В «Катержинках» не было отдельных палат, поэтому я приходил, переодевался в больничный халат и ложился на одну из сорока коек, впихнутых в одну комнату. Медсестра втыкала мне в руку иглу, по прозрачным трубочкам в меня текло лекарство, а я лежал и наблюдал за больными.
Это наблюдение за психиатрическим отделением быстро изменило мое театральное представление о душевнобольных, которое я составил по фильмам. Я думал, что сумасшедшие совершают разные странные поступки, но на самом деле они старались быть совершенно нормальными. Просто у них это почему-то не получалось. Банальность повседневной жизни распространяется и на сумасшествие. Однажды я лежал, прикованный к прибору для внутривенных инъекций в глубине палаты, когда с одной из соседних коек поднялся молодой человек. Это был крепкого сложения парень лет двадцати пяти, с располагающей улыбкой. Он был одет в клетчатый банный халат поверх полосатой пижамы, но при этом его грязноватые волосы были зачесаны назад с определенным шиком.
— Я слышал, ты работаешь в кино, — сказал он.
— Да, раньше работал.
— Я просто хочу объяснить тебе, что я оказался здесь из-за этого проклятого кино.
— Н-ну, я понимаю.
— Черт побери! Да у меня жена актриса, и она меня так любит, что ей только того и надо, что быть все время со мной. Так они меня сюда заперли, чтобы снимать ее в новой картине, потому что они все хотят с ней спать, и я не могу выйти из этого бардака, чтоб его! А ты им скажи, что я все равно отсюда выберусь и что я все знаю про то, что они с ней делают! Ты скажи этим сукиным детям, что я из этого клоповника выйду, а когда выйду, я их найду! Я люблю мою жену! Ты ее знаешь?
Он говорил это так связно, что я почти поверил во всю эту историю и пожалел его.
— А как ее зовут? — спросил я.
— Яна Брейхова!
Этого я уж никак не ожидал, поэтому я замер и уставился на него.
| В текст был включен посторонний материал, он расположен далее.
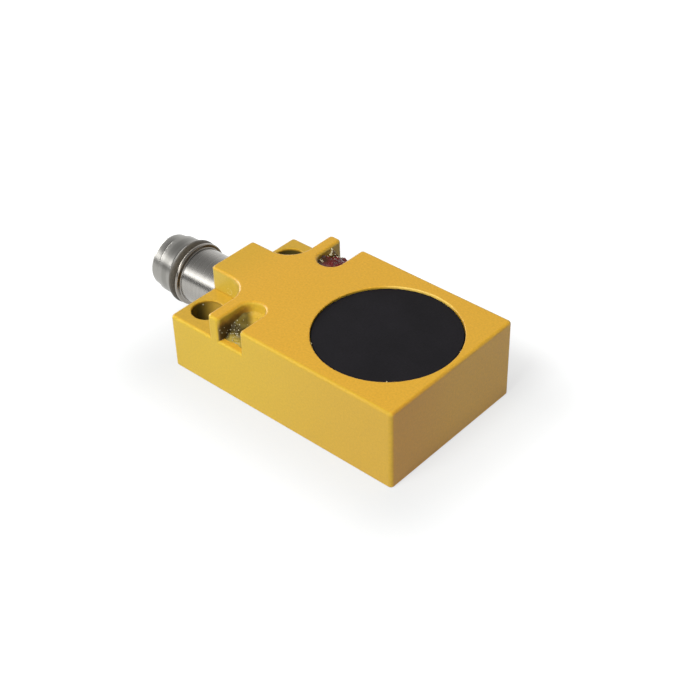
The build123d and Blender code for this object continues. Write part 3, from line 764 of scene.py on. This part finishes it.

— Ах, так ты ее знаешь! — завопил парень. — Знаешь, черт тебя дери?
— Кто же не знает Яну Брейхову, — согласился я.
— Точно! Так ты скажи своим дружкам! Ты всем этим киношникам скажи! — заорал он, потом стукнул кулаком по спинке моей кровати с такой силой, что она подпрыгнула, и ушел, грозно поглядывая по сторонам. Я очень быстро излечился от своей хвори.